§ Source material

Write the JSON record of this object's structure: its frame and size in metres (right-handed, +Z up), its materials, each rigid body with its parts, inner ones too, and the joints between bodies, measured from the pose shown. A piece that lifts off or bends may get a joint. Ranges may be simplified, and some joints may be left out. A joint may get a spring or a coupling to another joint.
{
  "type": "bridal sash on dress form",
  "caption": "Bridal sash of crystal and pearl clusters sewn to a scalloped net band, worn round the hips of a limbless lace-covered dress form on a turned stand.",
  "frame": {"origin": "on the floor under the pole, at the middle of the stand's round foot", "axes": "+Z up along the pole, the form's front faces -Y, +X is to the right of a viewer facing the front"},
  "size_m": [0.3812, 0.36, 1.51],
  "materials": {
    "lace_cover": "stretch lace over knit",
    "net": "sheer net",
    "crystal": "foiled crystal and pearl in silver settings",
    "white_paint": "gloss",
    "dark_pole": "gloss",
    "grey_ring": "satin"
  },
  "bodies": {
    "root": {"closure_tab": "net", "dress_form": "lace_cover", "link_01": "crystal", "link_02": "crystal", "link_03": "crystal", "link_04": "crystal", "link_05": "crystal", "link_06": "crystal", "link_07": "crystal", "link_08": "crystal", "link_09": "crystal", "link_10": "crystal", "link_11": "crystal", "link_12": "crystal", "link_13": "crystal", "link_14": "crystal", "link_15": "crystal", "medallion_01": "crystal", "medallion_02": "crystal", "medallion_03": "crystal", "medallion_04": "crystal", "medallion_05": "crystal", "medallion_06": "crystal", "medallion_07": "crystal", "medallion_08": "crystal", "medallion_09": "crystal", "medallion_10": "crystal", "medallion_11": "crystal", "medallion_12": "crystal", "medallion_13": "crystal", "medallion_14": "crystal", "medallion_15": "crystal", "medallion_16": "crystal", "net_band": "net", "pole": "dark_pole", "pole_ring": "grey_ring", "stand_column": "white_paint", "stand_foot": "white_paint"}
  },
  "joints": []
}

§ Work required
Go through the listing and print each line exactly as it appears.

§ The output
Write the JSON record of this object's structure: its frame and size in metres (right-handed, +Z up), its materials, each rigid body with its parts, inner ones too, and the joints between bodies, measured from the pose shown. A piece that lifts off or bends may get a joint. Ranges may be simplified, and some joints may be left out. A joint may get a spring or a coupling to another joint.
{
  "type": "bridal sash on dress form",
  "caption": "Bridal sash of crystal and pearl clusters sewn to a scalloped net band, worn round the hips of a limbless lace-covered dress form on a turned stand.",
  "frame": {"origin": "on the floor under the pole, at the middle of the stand's round foot", "axes": "+Z up along the pole, the form's front faces -Y, +X is to the right of a viewer facing the front"},
  "size_m": [0.3812, 0.36, 1.51],
  "materials": {
    "lace_cover": "stretch lace over knit",
    "net": "sheer net",
    "crystal": "foiled crystal and pearl in silver settings",
    "white_paint": "gloss",
    "dark_pole": "gloss",
    "grey_ring": "satin"
  },
  "bodies": {
    "root": {"closure_tab": "net", "dress_form": "lace_cover", "link_01": "crystal", "link_02": "crystal", "link_03": "crystal", "link_04": "crystal", "link_05": "crystal", "link_06": "crystal", "link_07": "crystal", "link_08": "crystal", "link_09": "crystal", "link_10": "crystal", "link_11": "crystal", "link_12": "crystal", "link_13": "crystal", "link_14": "crystal", "link_15": "crystal", "medallion_01": "crystal", "medallion_02": "crystal", "medallion_03": "crystal", "medallion_04": "crystal", "medallion_05": "crystal", "medallion_06": "crystal", "medallion_07": "crystal", "medallion_08": "crystal", "medallion_09": "crystal", "medallion_10": "crystal", "medallion_11": "crystal", "medallion_12": "crystal", "medallion_13": "crystal", "medallion_14": "crystal", "medallion_15": "crystal", "medallion_16": "crystal", "net_band": "net", "pole": "dark_pole", "pole_ring": "grey_ring", "stand_column": "white_paint", "stand_foot": "white_paint"}
  },
  "joints": []
}